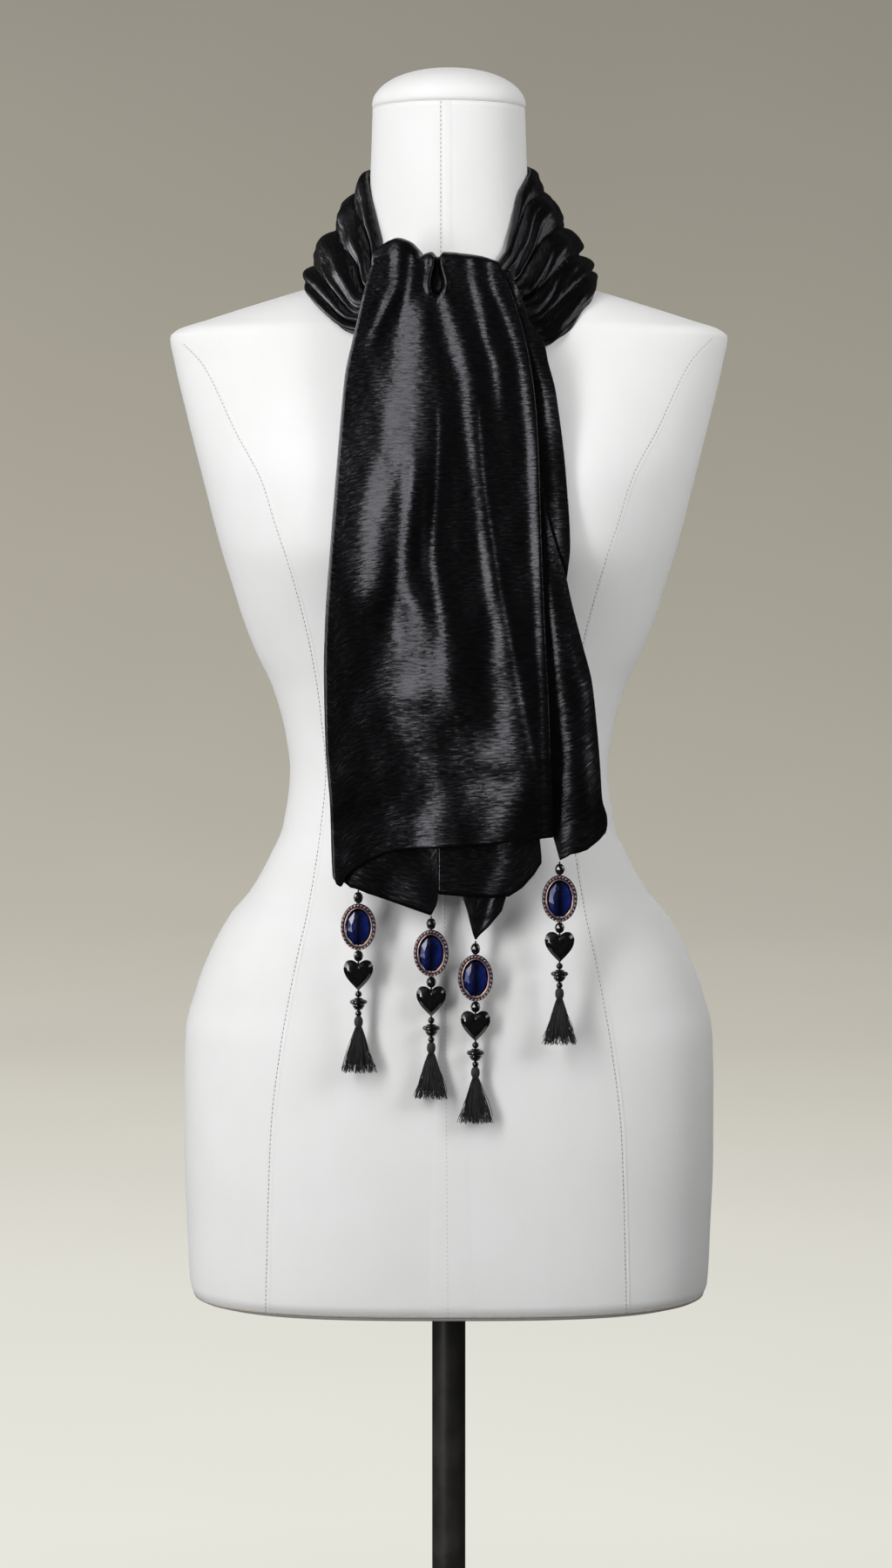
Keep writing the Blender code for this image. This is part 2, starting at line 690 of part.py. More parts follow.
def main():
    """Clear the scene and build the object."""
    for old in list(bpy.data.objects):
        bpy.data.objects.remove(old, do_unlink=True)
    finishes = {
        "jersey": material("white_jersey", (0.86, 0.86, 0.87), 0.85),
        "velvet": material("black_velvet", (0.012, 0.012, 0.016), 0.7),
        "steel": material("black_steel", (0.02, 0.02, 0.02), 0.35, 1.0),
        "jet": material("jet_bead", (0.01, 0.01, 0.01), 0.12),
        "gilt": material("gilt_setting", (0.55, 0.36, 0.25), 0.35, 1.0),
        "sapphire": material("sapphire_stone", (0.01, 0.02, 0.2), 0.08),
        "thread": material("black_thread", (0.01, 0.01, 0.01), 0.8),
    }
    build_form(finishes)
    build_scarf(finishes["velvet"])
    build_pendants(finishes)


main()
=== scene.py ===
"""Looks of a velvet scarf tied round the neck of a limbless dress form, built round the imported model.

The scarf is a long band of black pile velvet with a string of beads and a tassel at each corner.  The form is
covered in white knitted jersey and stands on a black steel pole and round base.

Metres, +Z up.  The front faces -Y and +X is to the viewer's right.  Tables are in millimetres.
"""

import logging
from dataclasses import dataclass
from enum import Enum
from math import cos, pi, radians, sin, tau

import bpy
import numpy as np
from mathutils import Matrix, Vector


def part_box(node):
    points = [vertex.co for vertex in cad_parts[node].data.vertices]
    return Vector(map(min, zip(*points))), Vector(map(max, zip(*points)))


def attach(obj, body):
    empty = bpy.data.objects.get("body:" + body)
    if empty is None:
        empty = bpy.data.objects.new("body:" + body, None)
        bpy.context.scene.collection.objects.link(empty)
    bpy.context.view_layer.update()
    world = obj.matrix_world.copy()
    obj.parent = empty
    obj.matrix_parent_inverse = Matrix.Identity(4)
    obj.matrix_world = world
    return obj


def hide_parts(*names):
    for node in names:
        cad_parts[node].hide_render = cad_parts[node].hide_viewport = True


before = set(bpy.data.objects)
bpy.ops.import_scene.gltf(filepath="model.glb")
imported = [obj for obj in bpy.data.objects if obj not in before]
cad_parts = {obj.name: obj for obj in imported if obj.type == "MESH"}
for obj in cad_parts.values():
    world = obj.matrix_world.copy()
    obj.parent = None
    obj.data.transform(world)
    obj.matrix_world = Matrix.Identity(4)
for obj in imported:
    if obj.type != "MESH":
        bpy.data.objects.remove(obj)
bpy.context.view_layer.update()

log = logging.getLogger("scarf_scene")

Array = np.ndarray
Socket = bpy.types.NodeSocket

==

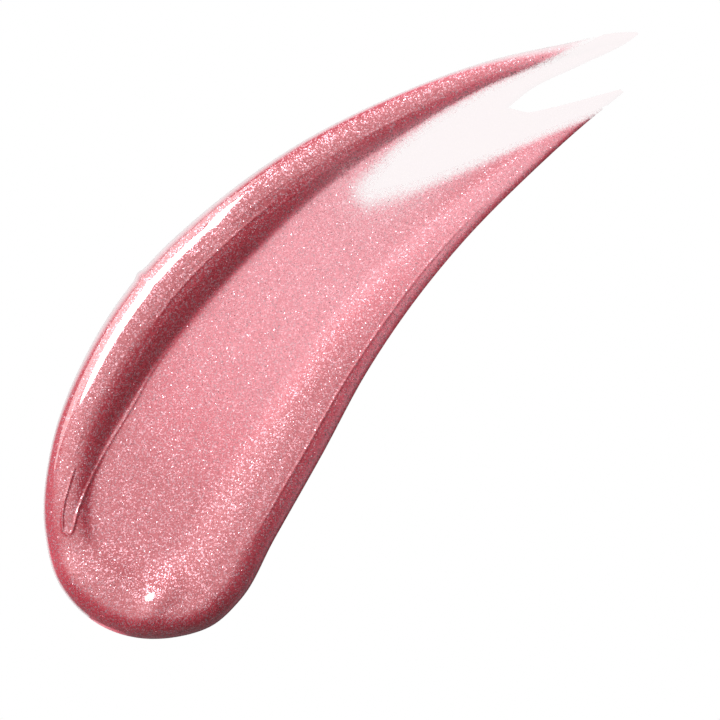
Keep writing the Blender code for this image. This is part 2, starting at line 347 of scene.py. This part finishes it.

...

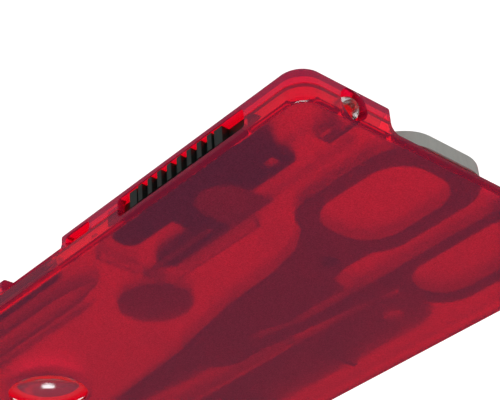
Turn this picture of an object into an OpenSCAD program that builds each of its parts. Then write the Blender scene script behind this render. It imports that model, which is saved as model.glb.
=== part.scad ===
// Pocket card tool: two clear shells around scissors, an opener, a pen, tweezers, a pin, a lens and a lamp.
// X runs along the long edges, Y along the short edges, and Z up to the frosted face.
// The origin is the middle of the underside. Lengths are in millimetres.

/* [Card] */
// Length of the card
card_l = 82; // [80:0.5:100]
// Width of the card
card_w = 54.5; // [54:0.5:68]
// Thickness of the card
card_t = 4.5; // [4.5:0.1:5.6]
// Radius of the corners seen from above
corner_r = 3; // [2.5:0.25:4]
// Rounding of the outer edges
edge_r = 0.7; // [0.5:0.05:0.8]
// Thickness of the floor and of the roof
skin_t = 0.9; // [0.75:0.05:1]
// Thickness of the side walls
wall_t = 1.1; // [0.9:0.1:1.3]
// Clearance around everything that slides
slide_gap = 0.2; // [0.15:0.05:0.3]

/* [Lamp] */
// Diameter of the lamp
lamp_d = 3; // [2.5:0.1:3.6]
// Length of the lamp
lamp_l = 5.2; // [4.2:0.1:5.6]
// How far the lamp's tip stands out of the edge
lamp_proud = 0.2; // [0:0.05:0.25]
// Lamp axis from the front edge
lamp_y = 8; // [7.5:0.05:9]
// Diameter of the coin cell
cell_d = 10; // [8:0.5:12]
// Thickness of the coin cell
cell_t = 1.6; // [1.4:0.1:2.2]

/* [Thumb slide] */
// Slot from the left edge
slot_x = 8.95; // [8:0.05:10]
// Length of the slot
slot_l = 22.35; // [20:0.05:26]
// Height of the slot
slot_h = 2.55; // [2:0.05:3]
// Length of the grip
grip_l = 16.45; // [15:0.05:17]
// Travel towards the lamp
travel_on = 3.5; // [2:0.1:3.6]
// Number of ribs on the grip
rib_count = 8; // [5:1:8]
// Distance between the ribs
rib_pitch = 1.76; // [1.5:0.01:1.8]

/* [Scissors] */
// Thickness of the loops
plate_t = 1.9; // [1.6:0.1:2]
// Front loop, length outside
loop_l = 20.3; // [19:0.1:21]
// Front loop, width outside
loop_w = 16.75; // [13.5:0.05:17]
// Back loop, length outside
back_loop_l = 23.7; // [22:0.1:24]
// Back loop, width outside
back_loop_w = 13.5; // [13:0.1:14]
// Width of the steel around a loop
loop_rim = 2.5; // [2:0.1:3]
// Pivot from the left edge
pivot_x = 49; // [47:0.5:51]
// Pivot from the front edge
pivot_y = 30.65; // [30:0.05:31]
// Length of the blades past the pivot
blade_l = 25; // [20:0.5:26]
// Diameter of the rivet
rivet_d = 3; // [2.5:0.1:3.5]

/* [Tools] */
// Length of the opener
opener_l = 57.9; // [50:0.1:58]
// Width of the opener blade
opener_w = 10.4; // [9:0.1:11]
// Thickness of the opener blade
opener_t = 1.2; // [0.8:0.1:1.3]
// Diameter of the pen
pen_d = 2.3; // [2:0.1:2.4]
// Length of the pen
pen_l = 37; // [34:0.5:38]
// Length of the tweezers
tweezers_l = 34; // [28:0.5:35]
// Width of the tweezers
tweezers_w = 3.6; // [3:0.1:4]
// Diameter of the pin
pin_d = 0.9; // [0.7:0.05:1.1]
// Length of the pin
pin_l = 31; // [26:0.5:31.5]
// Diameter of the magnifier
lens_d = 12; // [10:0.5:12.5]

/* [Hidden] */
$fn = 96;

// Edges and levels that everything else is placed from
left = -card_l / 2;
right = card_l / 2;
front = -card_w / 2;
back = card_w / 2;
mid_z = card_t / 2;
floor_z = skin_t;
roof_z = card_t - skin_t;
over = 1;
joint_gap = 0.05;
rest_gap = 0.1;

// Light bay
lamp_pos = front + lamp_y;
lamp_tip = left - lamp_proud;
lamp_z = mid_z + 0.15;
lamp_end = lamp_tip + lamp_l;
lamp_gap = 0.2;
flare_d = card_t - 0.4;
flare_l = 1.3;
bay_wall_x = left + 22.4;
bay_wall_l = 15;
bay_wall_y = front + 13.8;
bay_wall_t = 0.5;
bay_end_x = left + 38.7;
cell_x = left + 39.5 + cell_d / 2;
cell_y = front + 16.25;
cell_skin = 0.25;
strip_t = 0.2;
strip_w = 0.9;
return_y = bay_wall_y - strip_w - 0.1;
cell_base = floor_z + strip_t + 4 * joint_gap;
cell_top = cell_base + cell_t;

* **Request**
Look through the entries above and quote exactly the lines from the line with "More parts follow." to the line with "cad_parts[node].hide_render = cad_parts[node].hide_viewport", counting both of those lines.

* **Response**
Keep writing the Blender code for this image. This is part 2, starting at line 690 of part.py. More parts follow.
def main():
    """Clear the scene and build the object."""
    for old in list(bpy.data.objects):
        bpy.data.objects.remove(old, do_unlink=True)
    finishes = {
        "jersey": material("white_jersey", (0.86, 0.86, 0.87), 0.85),
        "velvet": material("black_velvet", (0.012, 0.012, 0.016), 0.7),
        "steel": material("black_steel", (0.02, 0.02, 0.02), 0.35, 1.0),
        "jet": material("jet_bead", (0.01, 0.01, 0.01), 0.12),
        "gilt": material("gilt_setting", (0.55, 0.36, 0.25), 0.35, 1.0),
        "sapphire": material("sapphire_stone", (0.01, 0.02, 0.2), 0.08),
        "thread": material("black_thread", (0.01, 0.01, 0.01), 0.8),
    }
    build_form(finishes)
    build_scarf(finishes["velvet"])
    build_pendants(finishes)


main()
=== scene.py ===
"""Looks of a velvet scarf tied round the neck of a limbless dress form, built round the imported model.

The scarf is a long band of black pile velvet with a string of beads and a tassel at each corner.  The form is
covered in white knitted jersey and stands on a black steel pole and round base.

Metres, +Z up.  The front faces -Y and +X is to the viewer's right.  Tables are in millimetres.
"""

import logging
from dataclasses import dataclass
from enum import Enum
from math import cos, pi, radians, sin, tau

import bpy
import numpy as np
from mathutils import Matrix, Vector


def part_box(node):
    points = [vertex.co for vertex in cad_parts[node].data.vertices]
    return Vector(map(min, zip(*points))), Vector(map(max, zip(*points)))


def attach(obj, body):
    empty = bpy.data.objects.get("body:" + body)
    if empty is None:
        empty = bpy.data.objects.new("body:" + body, None)
        bpy.context.scene.collection.objects.link(empty)
    bpy.context.view_layer.update()
    world = obj.matrix_world.copy()
    obj.parent = empty
    obj.matrix_parent_inverse = Matrix.Identity(4)
    obj.matrix_world = world
    return obj


def hide_parts(*names):
    for node in names:
        cad_parts[node].hide_render = cad_parts[node].hide_viewport = True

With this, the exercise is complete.